Além disso, a dívida, na América Latina, está mais concentrada no governo do que no setor privado (no Brasil, 67% da dívida é privada). O detonador de crises é a incapacidade dos governos de se financiarem. Normalmente ciclos de liquidez abundante levam a um alto endividamento. Quando ele reverte, a escassez é ampliada pela reação menos significativa via balança comercial.
A economia reage lentamente e as contas fiscais do governo se complicam com a retração econômica e o impacto da desvalorização sobre a dívida externa, como aconteceu nos anos 80. Na Ásia, a relação dívida externa/ receita do governo tem sido historicamente mais baixa do que na América Latina.
Outro fator que tende a exacerbar as crises externas na região é a volatilidade de suas políticas macroeconômicas. Variáveis como PIB, câmbio real, gastos e receitas públicas são muito voláteis, elevando o risco de moratória. A região é mais afetada por mudanças nas relações de troca, por sua maior dependência de poucos produtos de exportação (exceto Brasil e México). A política fiscal tende a ser pró-cíclica: não se poupa, quando o ciclo é bom, o que exige ajustes duros quando a economia já está em crise. A região também se caracteriza por ciclos alternados de liberalização e mais controle comercial e sobre capitais.
Outro fator de vulnerabilidade em alguns países, como a Argentina, é ter a maior parte da dívida pública em dólares, sujeita ao impacto da desvalorização. Como os mercados em moedas locais são pequenos e de prazos curtos, eles não são uma alternativa viável para muitos governos.
Nem todos os fatores se aplicam ao Brasil, mas cautela com dívida externa nunca é demais.

Otimismo com o PT
Josué Gomes da Silva comanda uma empresa têxtil que deve faturar R$ 1 bilhão neste ano, a Coteminas. Ele é filho do senador José Alencar, do PL, ex-futuro vice-presidente da candidatura Lula, do PT.
A Coteminas, em dez anos, multiplicou por 17 vezes seu faturamento. Em 97, exportava US$ 6 milhões. Neste ano, exportará US$ 200 milhões. Tem ambição de se transformar, até 2005, no maior produtor mundial de toalhas e artigos de cama e mesa. Planeja multiplicar por cinco suas exportações para os Estados Unidos. Josué é um empresário competitivo, globalizado e que precisa de mercados abertos para crescer. Vive de investidores em Bolsa, aqui e no exterior, não de empréstimos.
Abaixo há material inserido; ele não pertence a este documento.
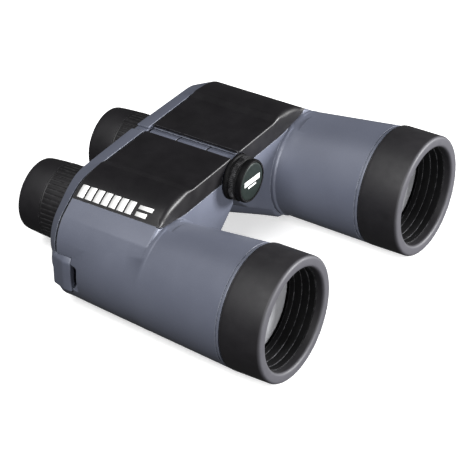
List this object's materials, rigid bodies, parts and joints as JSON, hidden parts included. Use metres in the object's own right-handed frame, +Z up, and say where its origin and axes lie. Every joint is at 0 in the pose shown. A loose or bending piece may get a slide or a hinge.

Ganhou com a abertura da economia brasileira na ida e na volta do câmbio. Aproveitou o câmbio de US$ 1 por R$ 1 para importar barato máquinas, modernizar sua empresa e aumentar a produtividade. Ainda com o câmbio controlado, conseguiu um prodígio: exportava camisetas a um preço, em dólares, inferior ao oferecido pelos chineses. Depois da desvalorização, alavancou ainda mais as exportações. Está convencido de que exportar mais é a única saída decente para sair da vulnerabilidade externa e colocou suas fichas nessa aposta.
Como ele imagina o Brasil no governo de Lula, apoiado pelo seu pai? Ele supõe que, na transição entre a eleição e a posse, a incerteza trará alguma turbulência ao mercado. Mas espera um boom econômico depois que Lula tomar posse. Para isso, imagina que ele aprove, talvez nos primeiros três meses de seu governo, duas reformas cruciais que só o PT conseguiria aprovar: a tributária e a da Previdência pública.
A reforma tributária reduziria tributos sobre a produção e o trabalho, mantendo a carga tributária. Outros tributos, como o sobre grandes fortunas ("Por que não?", pergunta), compensariam a redução. A seu ver, medidas como essas, no início de mandato, seriam suficientes para injetar otimismo na economia. E a volta do crescimento seria a melhor garantia de que o país honraria suas dívidas. Manter a política atual, diz, é que embute o risco de levar o país a um calote.
Josué vê muitos empresários, especialmente de médio porte, dispostos a votar em Lula. Os oito anos de FHC foram duros com o setor produtivo nacional e semearam vontade de mudar. Só quem quer mais do mesmo, sugere, é o setor financeiro. Risco na mudança, define, existe com alguém como Garotinho, não com Lula.